The largest suppliers with revenues in excess of $500 million (estimated to make up one-third of the total North American supply base) may be the best-suited to capitalize on this trend. To further strengthen the customer relationship, however, they will need to ensure that their footprint is as global as their customers. That means following the same low-cost regional approach in North America that many OEMs are embracing, whether through organic growth, acquisitions, or joint ventures and strategic alliances.
As illustrated in the table below, over the last 18 months the stock performance of some of the largest and most recognized North America-based automotive suppliers has outpaced the market since the credit crisis took hold in September 2008. It is likely that many of these firms meet the value attributes outlined above for global OEMs.

While all companies have faced challenging times during the latest downturn, these companies stand apart based on their sheer size alone — and because they maintained, in large part, strong balance sheets while focusing on core operations and leveraging their particular strategy in an uncertain market. The strategy levers were varied and included product technology differentiation, strong aftermarket presence and/or significant revenue that was not automotive-based. These suppliers’ roadmaps to survival (and those of other suppliers) included some of the following actions:
• Restructure early (and often) with a focus on preserving your core strengths. Those suppliers that did ultimately exited the crisis in a better position than when they entered because they took the opportunity to make fundamental changes to their operating practices.
• Relentlessly focus on cost-cutting actions including temporary wage or benefit reductions, in-sourcing of certain processes or services, and facility consolidation or closure.
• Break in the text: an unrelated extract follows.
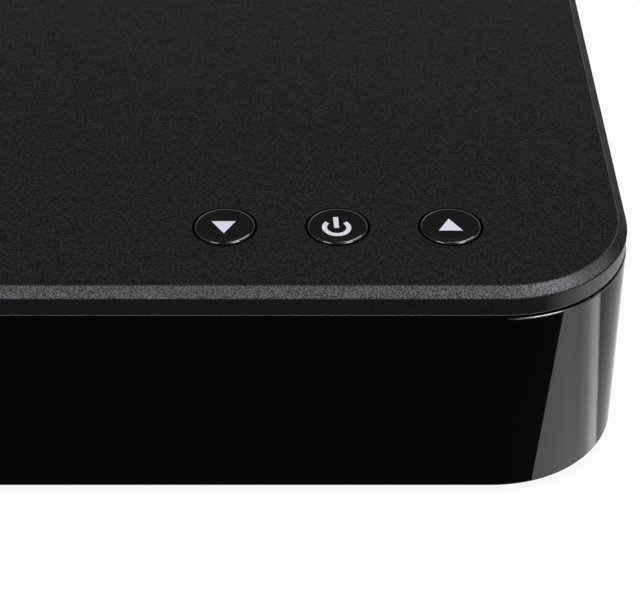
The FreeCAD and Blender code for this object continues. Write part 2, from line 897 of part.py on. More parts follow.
def switch_leads():
    leads = []
    for side in (-1, 1):
        x = switch_x + side * lead_spacing / 2.0
        z = header_top_z + lead_bend
        y0 = panel_in_y - switch_body_depth - switch_tab_length
        y1 = lead_header_y()
        path = rounded_path([vec(x, y0, z), vec(x, y1, z), vec(x, y1, header_top_z)], lead_bend)
        circle = Part.Wire(Part.makeCircle(lead_radius, vec(x, y0, z), vec(0, 1, 0)))
        leads.append(path.makePipeShell([circle], True, False))
    return leads


def processor_y():
    return board_back_y - processor_setback


def processor():
    h = processor_size / 2.0
    y = processor_y()
    return block(processor_x - h, processor_x + h, y - h, y + h, board_z, board_z + processor_height)


def heatsink():
    h = heatsink_size / 2.0
    y = processor_y()
    z = board_z + processor_height
    base = block(processor_x - h, processor_x + h, y - h, y + h, z, z + heatsink_base)
    tip = z + heatsink_base + fin_height
    pitch = (heatsink_size - fin_thickness) / (fin_count - 1)
    fins = []
    for k in range(fin_count):
        x0 = processor_x - h + k * pitch
        fins.append(block(x0, x0 + fin_thickness, y - h, y + h, z + heatsink_base, tip))
    return fuse(base, *fins)


def memory_chips():
    y = processor_y()
    chips = []
    for k in (-1, 1):
        x1 = processor_x - heatsink_size / 2.0 - memory_gap
        y0 = y + k * memory_pitch / 2.0 - memory_length / 2.0
        chips.append(block(x1 - memory_size, x1, y0, y0 + memory_length, board_z, board_z + memory_height))
    return chips


def electrolytic_capacitors():
    cans = []
    y = board_front_y + capacitor_setback
    for k in range(capacitor_count):
        x = switch_x + component_inset + capacitor_radius + k * capacitor_pitch
        can = post(x, y, board_z, board_z + capacitor_height, capacitor_radius)
        cans.append(can.makeChamfer(capacitor_bevel, edges_at(can, board_z + capacitor_height)))
    return cans


def power_inductors():
    coils = []
    h = inductor_size / 2.0
    y = board_front_y + capacitor_setback + capacitor_radius + component_gap + h
    for k in range(inductor_count):
        x = switch_x + component_inset + h + k * inductor_pitch
        coil = block(x - h, x + h, y - h, y + h, board_z, board_z + inductor_height)
        upright = [e for e in coil.Edges if e.BoundBox.ZLength > inductor_height / 2.0]
        coils.append(coil.makeFillet(inductor_round, upright))
    return coils


# ---------------------------------------------------------------- back panel and sockets

def grown_cutter(x, width, z0, height):
    """Panel cut-out for a socket that is width wide and height high from z0."""
    c = socket_clearance
    return block(x - width / 2.0 - c, x + width / 2.0 + c, panel_in_y, panel_out_y, z0 - c, z0 + height + c)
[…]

Ultimately, the survivors reduced cash outflows and lowered their break-even points to align with market demand.
• Develop more flexible contracts with your own suppliers, customers, lending institutions and other key stakeholders.
• Mitigate risk exposure through a more diversified market, customer and/or region mix.
• Maintain some level of R&D investment focused on innovative technologies that provide products that differentiate the company from its competition.
• To the extent possible, maintain new product launch cadence for your customers.
As mentioned, other suppliers performed similar actions, and though those suppliers lack the same scale as the mega-suppliers listed in the chart above, they offer valuable facilities and technologies to customers. However, many middle-market suppliers (i.e., those under $500 million) tend to have more fragmented product portfolios and are not necessarily able to deliver their products to various regions around the world because of financial, personnel or other constraints. Further, smaller Detroit-dependent suppliers that provide commoditized products (e.g., injection molding, metal stamping) will have to reassess and demonstrate a change in strategy or possibly risk being labeled noncore by key customers going forward. Actions for these suppliers to consider may include:
• creating strategic alliances with complementary companies to pool R&D costs and support OEMs’ global requirements;
• diversifying their customer base, either to Asian or European OEMs, by offering non-automotive products or moving down the supply chain to be sourced by Tier 1 suppliers; and
• managing material costs through hedging programs, OEM purchase programs or material-indexed pricing contracts.
Nearly every supplier should benefit from the forecasted year-over-year production increase. However, the shift under way toward global platforms will still leave many suppliers with revenue tied to noncore, nonglobal OEM platforms. Many of these firms will struggle in 2011 and 2012 with a diminishing value proposition from the customer’s perspective.
The future survivors have already begun assessing their strengths and weaknesses through the filter of an increasingly globalized industry. Globally capable companies, lean from the crisis, ready with innovative products, and strategically chosen by customers have the potential to provide continued positive returns as the automotive market continues to recover and grow over the next few years.
Globalization will do what the latest recession did not: Namely, reduce the size of the Tier 1 automotive supplier base by subsector — though not necessarily the aggregate total. Rather, we expect a thinning of the herd on a commodity-by-commodity basis as suppliers begin to exit specific product lines either through direct OEM sourcing decisions, divestiture of noncore operations, or re-tiering of regional suppliers to Tier 2 or Tier 3 positions.